• [Given material]:
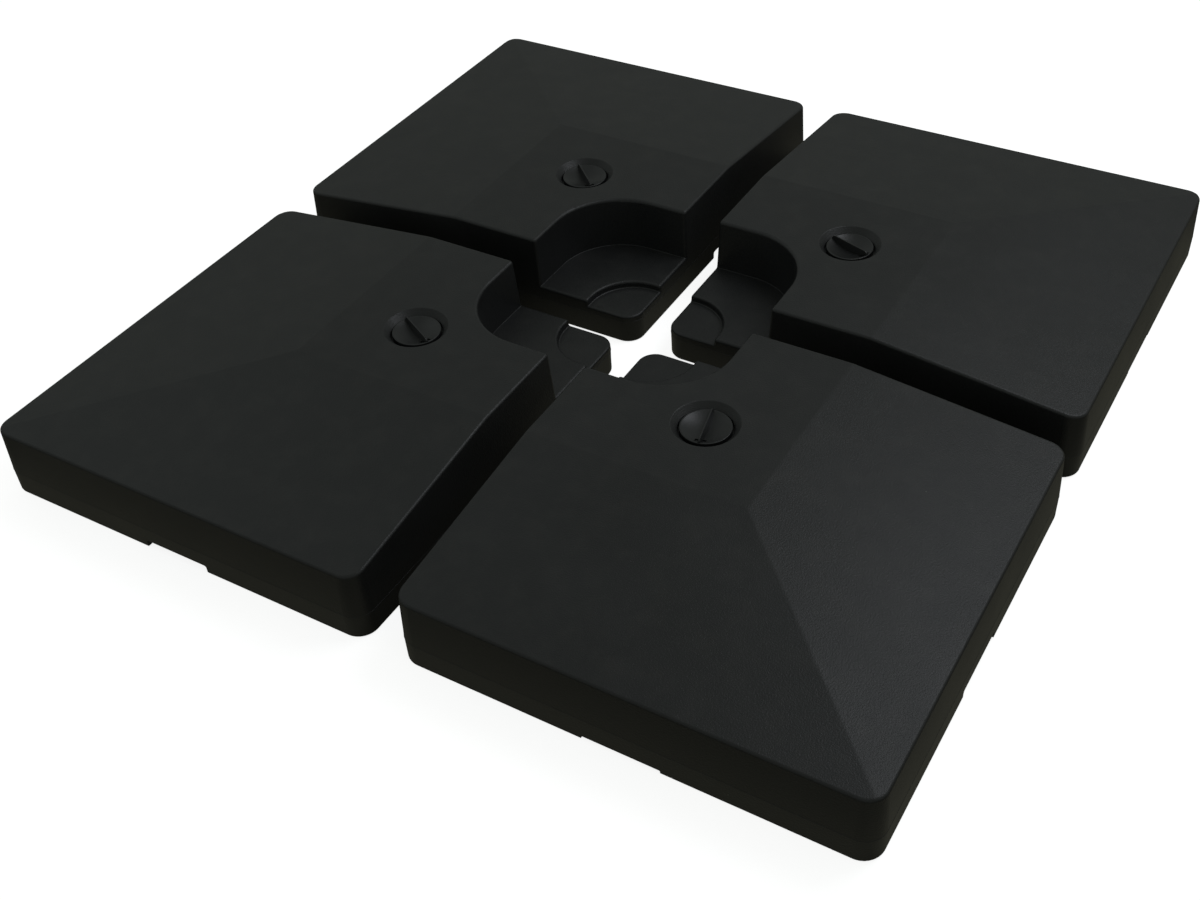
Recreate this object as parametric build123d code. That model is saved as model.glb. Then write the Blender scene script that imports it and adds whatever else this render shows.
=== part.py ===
from build123d import *

import os
from math import atan, degrees, hypot

# The base weight of a cantilever parasol: four identical hollow tanks laid two by two around
# the open cross where the parasol's foot stands, each filled with sand through a screw cap.
# Millimetres, +Z up, origin on the ground at the centre of the cross. Each tank is drawn once
# about its own centre, with its inner corner at -X -Y and its outer corner at +X +Y, and then
# turned into its quarter.

# ---- tank: outside ----
TANK_SIDE = 500.0  # widest size, at the parting line
CROSS_GAP = 41.0  # between neighbouring tanks at the parting line
PARTING_HEIGHT = 30.0
EDGE_HEIGHT = 84.0  # the top face's height at the outer sides
PLATEAU_HEIGHT = 111.5
APEX = 8.5  # the plateau ends this far outward of the tank's centre, on both axes
UPPER_LEAN = 0.04  # lean of the walls above the parting line, sideways per unit of height
LOWER_LEAN = 0.01  # and below it
CORNER_RADIUS = 22.0  # upright corners
TOP_ROUND = 3.5
BOTTOM_ROUND = 3.0
INNER_ROUND = 1.0  # the least rounding on the inside of the shell
CREASE_ROUND = 20.0  # along the three creases of the top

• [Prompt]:
Print the listing above from its first line through the line with "from build123d import *", and stop there.

• [Solution below]:
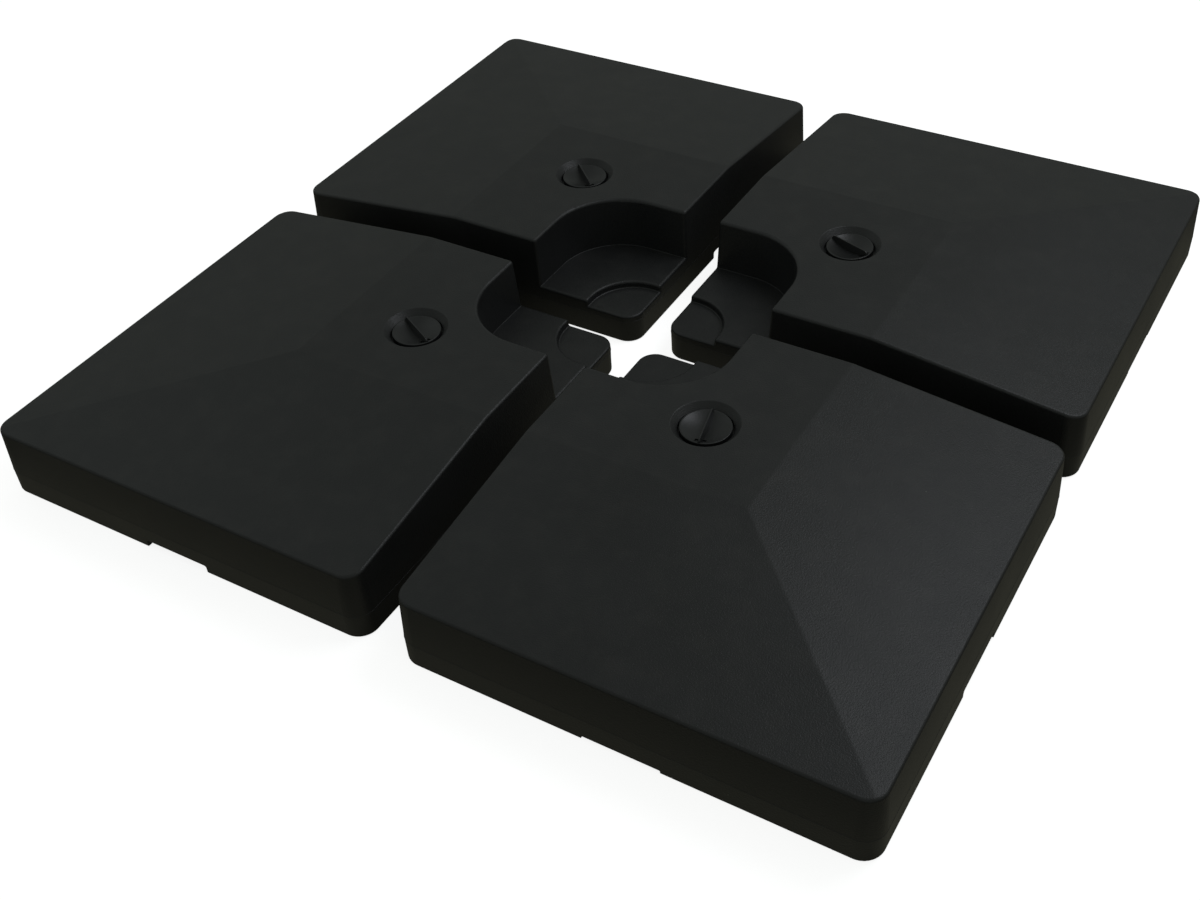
Recreate this object as parametric build123d code. That model is saved as model.glb. Then write the Blender scene script that imports it and adds whatever else this render shows.
=== part.py ===
from build123d import *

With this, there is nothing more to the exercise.